Maybe in those days, the sun wasn’t that aggressive [laughs]. I was curious to learn about the female figures who created this place, like pianist Ida Hofmann – not being married was very important for her. This specific year, 1906, was chosen because that’s when Lotte Hattemer, the daughter of the mayor of Berlin, took her own life and [Austrian psychoanalyst] Otto Gross was giving her all of these potions – this is a fact. Hermann Hesse visited, and so did Isadora Duncan – one of the first dancers to go there. We still don’t know who took most of the pictures of that place, however – there are more than 500 of them. That’s where our invention started. We said: “Let’s create a female protagonist who will be a photographer, looking for a new artistic approach.”

By giving her this profession, you were able to play around with some old techniques. For a filmmaker, that must have been a lot of fun, right?
I love those old pictures. We had a special camera, a Hasselblad, and you could film what it saw. Also, there is this museum of photography in Switzerland, and the researcher there helped us a lot. When Hanna takes pictures and we jump inside her head, there are parts that are still moving while others have already frozen. She wants to embrace movement, make it a part of her creation. It was fun, but a lot of work. Maresi had to learn how to handle the camera, too. You can see that her character is not so used to it at first, after all those years being married.

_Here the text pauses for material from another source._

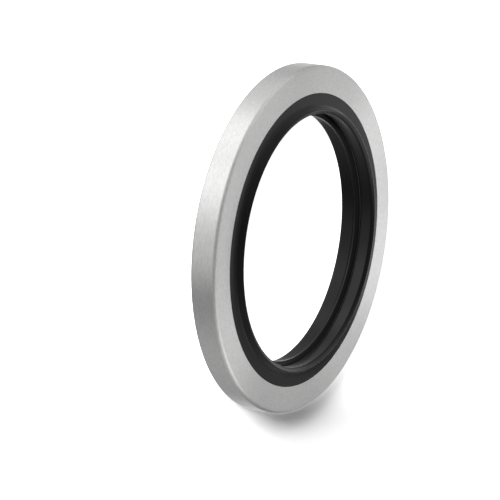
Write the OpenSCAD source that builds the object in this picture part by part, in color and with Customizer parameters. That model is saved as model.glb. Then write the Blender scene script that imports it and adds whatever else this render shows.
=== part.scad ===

Hanna is trapped in her house at the beginning. Her illness, be it real or imagined, brought to mind “hysteria” and how some men tried to cure it.
We talked about asthma, not being able to breathe. During the pandemic, it took on a whole different meaning – we had to work with masks on, after all. We had this idea that being on the Monte Verità feels like learning to breathe again. You can hear it in the sound design, too. There is a whole storyline told just through her breathing.

Back in Vienna, we wanted her neckline to be very high, her hairdo very stiff. All the rooms are dark, and it’s like being imprisoned in a gilded cage, with doctors telling you: “Don’t show any emotion, or you will have an attack.” Only later does she gain some confidence – also to be able to work as an artist.

With period films, attention to detail is crucial. But were you able to let your imagination run a bit wilder once she steps out into this world?
There are many books about it and a documentary called Freak Out! And all these pictures, of course. But we decided not to be so precise about the look of these people, because sometimes it felt a bit cheesy, to be honest. We wanted to go further and create looks that would also remind us of the Flower Power movement; we looked at pictures from the 1960s and 1970s. I always say that it’s funny, that we in Switzerland created the first hippie commune. People were rebelling against this society that wouldn’t let them be free. I would love to be a hippie myself, but I was born too late.

These ideas, or utopias, are generally rather short-lived.
And yet Ida Hofmann, played by Julia Jentsch, was there for 20 years! That’s quite an achievement. Later, she left with her partner Henri Oedenkoven, who had a child with a dancer. She accepted it, and they created this patchwork family, moved to Brazil and founded a new community. So much of her life went into this utopia. There were different periods in Monte Verità’s story: there was the period of the founders, the artists, then the rich, building a new infrastructure. What these people did was really revolutionary – you can’t believe it was even possible. I love fantasy, but here, all of the magic happens in the head of the audience.